Tuesday, December 05, 2006

Sudoku

Last week, I started teaching the students how to solve Sudoku puzzles. Some students were already familiar with Sudoku, but many were not. If you are, you may know how many newspapers print Sudoku puzzles, how many Sudoku books there are, and how many websites dedicated to solving them exist. If not, I hope you see how the logic used to solve Sudoku puzzles is an important mathematics skill. And it's fun.

Since some students had solved Sudoku puzzles before, we shared some strategies. I include these below. Some of these are my ideas, come from books, or were suggested by the students.
  • Sudoku is a logic puzzle. No mathematics computation is required.
  • There is only one correct solution for each Sudoku puzzle.
  • Don’t guess. There is only one number that can correctly go in each square. If you’re not absolutely sure which number goes there, leave it blank. Guessing will send you down the path to an incorrect solution.
  • Be careful. If you make a mistake in one square, it will cause you to make other mistakes. Be thorough in checking that you placed the correct number in each square.
  • Use the one-choice method.

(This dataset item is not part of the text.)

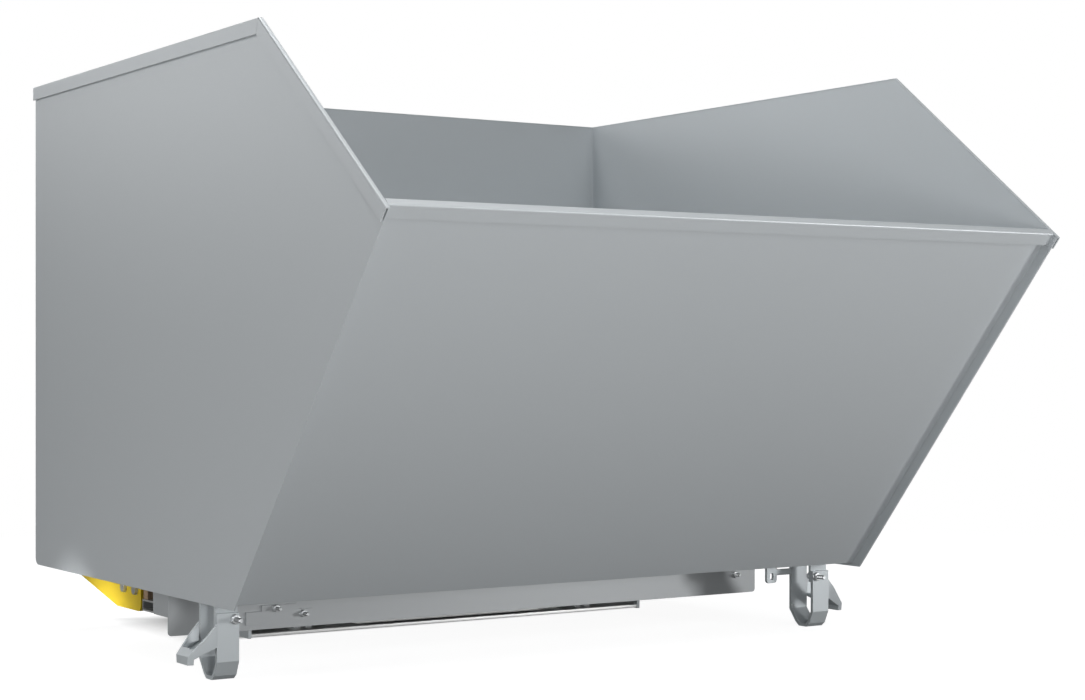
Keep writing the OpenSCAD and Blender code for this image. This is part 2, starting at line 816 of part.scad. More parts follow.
// Lug with an obround hole, tied to the right foot's back leg by a bar
module eye_lug() {
    r = eye_hole_w / 2;
    x0 = eye_mid_x - eye_w / 2;
    hole_z = eye_low_z + eye_margin + r;
    color(steel) place()
        along_y(foot_inner_y, foot_back_y)
            difference() {
                union() {
                    translate([x0, eye_low_z + eye_corner_r])
                        square([eye_w, floor_z - eye_low_z - eye_corner_r]);
                    for (x = [x0 + eye_corner_r, x0 + eye_w - eye_corner_r])
                        translate([x, eye_low_z + eye_corner_r])
                            circle(eye_corner_r);
                    translate([x0 + eye_corner_r, eye_low_z])
                        square([eye_w - 2 * eye_corner_r, eye_corner_r]);
                    translate([eye_mid_x, eye_bar_z])
                        square([foot_x0 - eye_mid_x, eye_bar_h]);
                }
                for (z = [hole_z, hole_z + eye_hole_h - eye_hole_w])
                    translate([eye_mid_x, z])
                        circle(r);
                translate([eye_mid_x - r, hole_z])
                    square([eye_hole_w, eye_hole_h - eye_hole_w]);
            }
}

// Striker under the floor, which the latch hook holds down
module striker_bar() {
    half = striker_x + striker_plate_t + striker_end;
    color(zinc) place()
        rod_x(-half, half, shaft_y, striker_z, striker_d);
}
module striker_plates() {
    z0 = striker_z - striker_d / 2 - striker_margin;
    color(steel_dark) place()
        for (side = [-1, 1])
            on_side(side)
                along_x(striker_x, striker_x + striker_plate_t)
                    difference() {
                        translate([shaft_y - striker_plate_l / 2, z0])
                            square([striker_plate_l, floor_z - z0]);
                        translate([shaft_y, striker_z])
                            circle(d = striker_d);
                    }
}

// Base: pockets, beams, channel, buffers, hinge lugs and skids
module fork_pocket(side) {
    color(steel_dark) place() on_side(side)
        along_y(beam_back_y, pocket_back_y)
            difference() {
                translate([pocket_x0, base_z])
                    square([pocket_w, pocket_h]);
                translate([pocket_x0 + pocket_t, base_z + pocket_t])
                    square([pocket_w - 2 * pocket_t, pocket_h - 2 * pocket_t]);
            }
}
module left_fork_pocket() { fork_pocket(-1); }
module right_fork_pocket() { fork_pocket(1); }

// Flat bar with a long slot right through it
module front_beam() {
    y0 = base_y + slot_lip;
    x0 = slot_shift - slot_w / 2;
    color(zinc) place()
        difference() {
            along_x(-beam_half_w, beam_half_w)
                polygon([[base_y, base_z], [beam_back_y, base_z], [beam_back_y, beam_top_z],
                         [base_y + beam_nose, beam_top_z], [base_y, beam_top_z - beam_nose]]);
            along_z(base_z - 1, beam_top_z + 1)
                difference() {
                    translate([x0, y0])
                        square([slot_w, slot_d]);
                    corner_cut([x0, y0], [1, 1], slot_corner_r);
                    corner_cut([x0 + slot_w, y0], [-1, 1], slot_corner_r);
                }
        }
}
module beam_end_caps() {
    z0 = base_z - cap_proud;
    color(steel) place()
        for (side = [-1, 1])
            on_side(side)
                block(beam_half_w, beam_half_w + cap_t, base_y - cap_proud, beam_back_y, z0,
                      z0 + cap_h);
}
module rear_beam() {
    half = pocket_x0 + pocket_w;
    z0 = pocket_top_z;
    t = rear_beam_t;
    color(steel_dark) place()
        along_x(-half, half)
            difference() {
                translate([rear_beam_y0, z0])
                    square([rear_beam_d, rear_beam_h]);
                translate([rear_beam_y0 + t, z0 + t])
                    square([rear_beam_d - 2 * t, rear_beam_h - 2 * t]);
            }
}
module cross_channel() {
    path = [[channel_y, channel_top_z], [channel_back_y, channel_top_z],
            [channel_back_y, pocket_top_z], [channel_y, pocket_top_z]];
    color(zinc) place()
        along_x(-lever_x1, lever_x1)
            polygon(folded(reverse(path), channel_t));
}
module rest_buffer(side) {
    x1 = half_w - buffer_inset;
    y1 = channel_back_y - buffer_back_gap;
    color(buffer_brown) place() on_side(side)
        block(x1 - buffer_w, x1, y1 - buffer_d, y1, channel_top_z, floor_z - rest_gap);
}
module left_buffer() { rest_buffer(-1); }
module right_buffer() { rest_buffer(1); }

module pivot_lug_outline() {
    y1 = channel_y;
    polygon([[pivot_y, lug_low_z], [y1 - lug_foot_l - lug_throat_l, lug_low_z],
             [y1 - lug_foot_l, beam_top_z], [y1, beam_top_z], [y1, lug_top_z],
             [pivot_y, lug_top_z]]);
}
module pivot_lugs(side) {
    color(steel_dark) place() on_side(side)
        for (x = [pivot_x - lug_x - lug_t, pivot_x + lug_x])
            along_x(x, x + lug_t)
                difference() {
                    union() {
                        translate([pivot_y, pivot_z])
                            circle(nose_r);
                        pivot_lug_outline();
                    }
                    translate([pivot_y, pivot_z])
                        circle(d = pivot_d + 2 * pivot_play);
                }
}
module left_pivot_lugs() { pivot_lugs(-1); }
module right_pivot_lugs() { pivot_lugs(1); }

// Hinge pins with their heads outside, and a washer and a nut inside
module pivot_pins() {
    x0 = pivot_x - lug_x - lug_t;
    x1 = pivot_x + lug_x + lug_t;
    color(zinc) place()
        for (side = [-1, 1])
            on_side(side) {
                rod_x(x0 - pin_washer_t - pin_nut_h - pin_end, x1 + 1, pivot_y, pivot_z, pivot_d);
                rod_x(x1, x1 + pin_head_h, pivot_y, pivot_z, pin_head_d);
            }
}
module ring_x(x0, x1, y, z, inner_d, outer_d) {
    along_x(x0, x1)
        difference() {
            translate([y, z])
                circle(d = outer_d);
            translate([y, z])
                circle(d = inner_d);
        }
}
module pivot_washers() {
    x = pivot_x - lug_x - lug_t;
    color(zinc) place()
        for (side = [-1, 1])
            on_side(side)
                ring_x(x - pin_washer_t, x, pivot_y, pivot_z, pivot_d + 2 * pivot_play, pin_head_d);
}
module pivot_nuts() {
    x1 = pivot_x - lug_x - lug_t - pin_washer_t;
    color(zinc) place()
        for (side = [-1, 1])
            on_side(side)
                difference() {
                    hex_x(x1 - pin_nut_h, x1, pivot_y, pivot_z, pin_head_d * cos(30) / nut_ratio);
                    rod_x(x1 - pin_nut_h - 1, x1 + 1, pivot_y, pivot_z, pivot_d + 2 * pivot_play);
                }
}

module skid(side) {
    y0 = beam_back_y + skid_front_gap;
    y1 = pocket_back_y - skid_back_gap;
    b = skid_bevel;
    color(steel_dark) place() on_side(side)
        along_x(pivot_x - skid_w / 2, pivot_x + skid_w / 2)
            polygon([[y0 + b, 0], [y1 - b, 0], [y1, b], [y1, base_z], [y0, base_z], [y0, b]]);
}
module left_skid() { skid(-1); }
module right_skid() { skid(1); }

// Bearings of the latch shaft
module bearing_outline(y0, y1, z0) {
    difference() {
        translate([y0, z0])
            square([y1 - y0, bearing_top_z - z0]);
        translate([shaft_y, shaft_z])
            circle(d = shaft_d + 2 * shaft_play);
    }
}
module shaft_bearings() {
    color(steel_dark) place()
        for (side = [-1, 1])
            on_side(side)
                along_x(pivot_x - bearing_w / 2, pivot_x + bearing_w / 2)
                    bearing_outline(shaft_y - bearing_l / 2, shaft_y + bearing_l / 2, pocket_top_z);
}
module outer_bearing() {
    color(steel_dark) place()
        along_x(-outer_bearing_x, outer_bearing_t - outer_bearing_x)
            bearing_outline(channel_back_y, shaft_y + bearing_l / 2, pocket_top_z);
}

// Latch: shaft, hook, flange and the yellow release lever
module latch_shaft() {
    color(zinc) place()
        rod_x(-flange_x0, shaft_right_x, shaft_y, shaft_z, shaft_d);
}
// Part of a disc of radius r between two angles
module wedge(r, a0, a1) {
    polygon(concat([[0, 0]], [for (a = [a0, (a0 + a1) / 2, a1]) 2 * r * [cos(a), sin(a)]]));
}
module latch_hook() {
    color(steel) place()
        along_x(-hook_t / 2, hook_t / 2)
            translate([shaft_y, shaft_z])
                difference() {
                    union() {
                        circle(hub_r);
                        intersection() {
                            difference() {
                                circle(claw_out_r);
                                circle(claw_in_r);
                            }
                            wedge(claw_out_r, claw_tip_a, claw_back_a);
                        }
                        intersection() {
                            circle(claw_in_r + 1);
                            wedge(claw_out_r, claw_back_a - claw_spoke_a, claw_back_a);
                        }
                    }
                    circle(d = shaft_d + 2 * shaft_play);
                }
}
module lever_bolt_holes() {
    for (y = lever_bolt_y)
        translate([y, lever_bolt_z])
            circle(d = lever_bolt_d + 2 * bolt_play);
}
module lever_flange() {
    y0 = lever_bolt_y[0] - lever_bolt_d - flange_margin;
    y1 = lever_bolt_y[1] + lever_bolt_d + flange_margin;
    z0 = shaft_z - shaft_d / 2;
    color(steel_dark) place() on_side(-1)
        along_x(flange_x0, lever_x0)
            difference() {
                translate([y0, z0])
                    square([y1 - y0, lever_bolt_z + lever_bolt_d + flange_margin / 2 - z0]);
                lever_bolt_holes();
            }
}
module release_lever() {
    y0 = lever_front_y;
    z0 = lever_low_z;
    tail_z = lever_top_z - lever_tail_h;
    color(lever_yellow) place() on_side(-1)
        along_x(lever_x0, lever_x1)
            difference() {
                polygon([[y0, z0], [y0 + lever_flat, z0], [lever_tail_y, tail_z],
                         [lever_tail_y, lever_top_z], [y0 + lever_crop, lever_top_z],
                         [y0, lever_top_z - lever_crop_z]]);
                corner_cut([y0, z0], [1, 1], lever_corner_r);
                lever_bolt_holes();
                translate([lever_tail_y - rope_hole_ahead, lever_top_z - rope_hole_drop])
                    circle(d = rope_hole_d);
            }
}
module lever_bolts() {
    color(zinc) place() on_side(-1)
        for (y = lever_bolt_y) {
            rod_x(flange_x0 - nut_h - lever_bolt_end, lever_x1 + 1, y, lever_bolt_z, lever_bolt_d);
            hex_x(lever_x1, lever_x1 + nut_h, y, lever_bolt_z, lever_bolt_d);
        }
}
module lever_nuts() {
    color(zinc) place() on_side(-1)
        for (y = lever_bolt_y)
            difference() {
                hex_x(flange_x0 - nut_h, flange_x0, y, lever_bolt_z, lever_bolt_d);
                rod_x(flange_x0 - nut_h - 1, flange_x0 + 1, y, lever_bolt_z, lever_bolt_d);
            }
}
module shaft_collars() {
    x1 = pivot_x + bearing_w / 2 + collar_side_gap;
    color(zinc) place() {
        ring_x(x1, x1 + collar_w, shaft_y, shaft_z, shaft_d, 2 * collar_r);
        ring_x(-x1 - collar_w, -x1, shaft_y, shaft_z, shaft_d, 2 * collar_r);
    }
}

floor_sheet();
front_sheet();
back_sheet();
left_side_sheet();
right_side_sheet();
left_top_rim();
right_top_rim();
left_mouth_rim();
right_mouth_rim();
back_rim();
lip_rim();
skirt_plate();
left_end_plate();
right_end_plate();
left_hinge_cheek();
right_hinge_cheek();
left_outer_stiffener();
left_inner_stiffener();
right_inner_stiffener();
right_outer_stiffener();
left_foot_loop();
right_foot_loop();
left_foot_ear();
right_foot_ear();
left_foot_lug();
right_foot_lug();
foot_bolts();
skirt_bracket();
skirt_bolts();
eye_lug();
striker_bar();
striker_plates();
left_fork_pocket();
right_fork_pocket();
front_beam();
beam_end_caps();
rear_beam();
cross_channel();
left_buffer();
right_buffer();
left_pivot_lugs();
right_pivot_lugs();
pivot_pins();
pivot_washers();
pivot_nuts();
left_skid();
right_skid();
shaft_bearings();
outer_bearing();
latch_shaft();
latch_hook();
lever_flange();
release_lever();
lever_bolts();
lever_nuts();
shaft_collars();
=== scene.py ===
"""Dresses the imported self-dumping hopper: folded and rounded steel, bolts, weld beads, light."""
import json
import math

import bmesh
import bpy
from bpy.props import FloatProperty, FloatVectorProperty, PointerProperty
from bpy.types import Operator, Panel, PropertyGroup
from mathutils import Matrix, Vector


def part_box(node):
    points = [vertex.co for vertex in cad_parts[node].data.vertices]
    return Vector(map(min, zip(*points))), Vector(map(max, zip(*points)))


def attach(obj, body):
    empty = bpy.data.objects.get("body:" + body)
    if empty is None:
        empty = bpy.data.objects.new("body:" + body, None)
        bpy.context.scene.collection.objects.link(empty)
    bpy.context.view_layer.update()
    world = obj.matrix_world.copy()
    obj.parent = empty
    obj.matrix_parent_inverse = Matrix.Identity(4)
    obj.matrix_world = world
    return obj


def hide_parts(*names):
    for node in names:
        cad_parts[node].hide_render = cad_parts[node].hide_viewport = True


bl_info = {
    "name": "Self-dumping hopper",
    "version": (1, 0, 0),
    "blender": (4, 5, 0),
    "location": "3D View > Sidebar > Hopper",
    "description": "Finishes the steel, the bolts and the welds of a self-dumping hopper",
    "category": "Object",
}

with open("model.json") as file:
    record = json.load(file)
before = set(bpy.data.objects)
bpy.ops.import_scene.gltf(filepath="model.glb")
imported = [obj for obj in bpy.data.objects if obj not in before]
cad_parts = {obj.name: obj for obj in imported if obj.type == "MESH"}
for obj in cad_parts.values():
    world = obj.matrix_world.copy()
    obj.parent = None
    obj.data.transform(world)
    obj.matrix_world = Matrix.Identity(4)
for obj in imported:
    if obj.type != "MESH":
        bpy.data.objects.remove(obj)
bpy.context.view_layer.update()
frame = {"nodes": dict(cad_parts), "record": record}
cad_nodes = frame["nodes"]
slot_of = {sub["node"]: sub["material_slot"] for sub in frame["record"]["subparts"]}
body_of = {node: body for body, nodes in frame["record"]["behaviour"]["bodies"].items()
           for node in nodes}

MERGE_GAP = 2e-5
FLAT_ANGLE = math.radians(0.4)
SHARP_ANGLE = math.radians(32)
SMOOTH_ANGLE = math.radians(40)
HEX_CORNER = 2 / math.sqrt(3)

# Bolts: width across flats in diameters, height of a head with its washer, and the radii of a
# washer, the bore in diameters and the rim in widths across flats
BOLT_FLATS = 1.7
BOLT_HEAD = 0.008
WASHER_BORE = 0.51
WASHER_RIM = 0.6

# Feet: where the toes bend, what lies below them, how far it is drawn in, and how high the painted
# highlight on the toes' lower bevel reaches
TOE_BEND_Z = 0.037
TOE_LOW_Z = 0.02
TOE_DRAW = 0.006
TOE_HIGHLIGHT_Z = 0.036
EAR_RIB = 0.006
EAR_RIB_EDGE = 0.0062

# Bends of the thin profiles, panels in the buffers, beads round the latch shaft
STIFFENER_BEND = 0.002
CHANNEL_BEND = 0.0022
PANEL_INSET = 0.0055
PANEL_DEPTH = 0.0012
RING_BEAD = 0.0028

# How far the slot in the front beam lies from the beam's ends, front and back
SLOT_ENDS = 0.05
SLOT_FRONT = 0.003
SLOT_BACK = 0.01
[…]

Look at a column, row, or 3x3 box. Does it have just one square blank? The missing square must be the one digit from 1 to 9 that’s not there. Example: If a column has 1, 2, 3, 4, 6, 7, 8, and 9, then the blank square in that column must be 5. Note: this strategy can be used in other ways.
  • Use the frequency of numbers to help you. If a new puzzle has five 3s, but only two 9s, then you might start with trying to fill in more 3s.
  • If you fill in a square with a number, say a 7, then see if that will help you find more 7s.
  • Mark possibilities in the corners of squares. If a row, column, or 3x3 box has two blank squares, but you can’t use the one-choice method, you might consider using this hint to help you. For example, if a row is missing 4 and 6, but you don’t have enough clues to place them without guessing, then pencil a small 4 and a small 6 in the corner of each square. When you have more clues, go back and place your 4 and 6 in the correct squares.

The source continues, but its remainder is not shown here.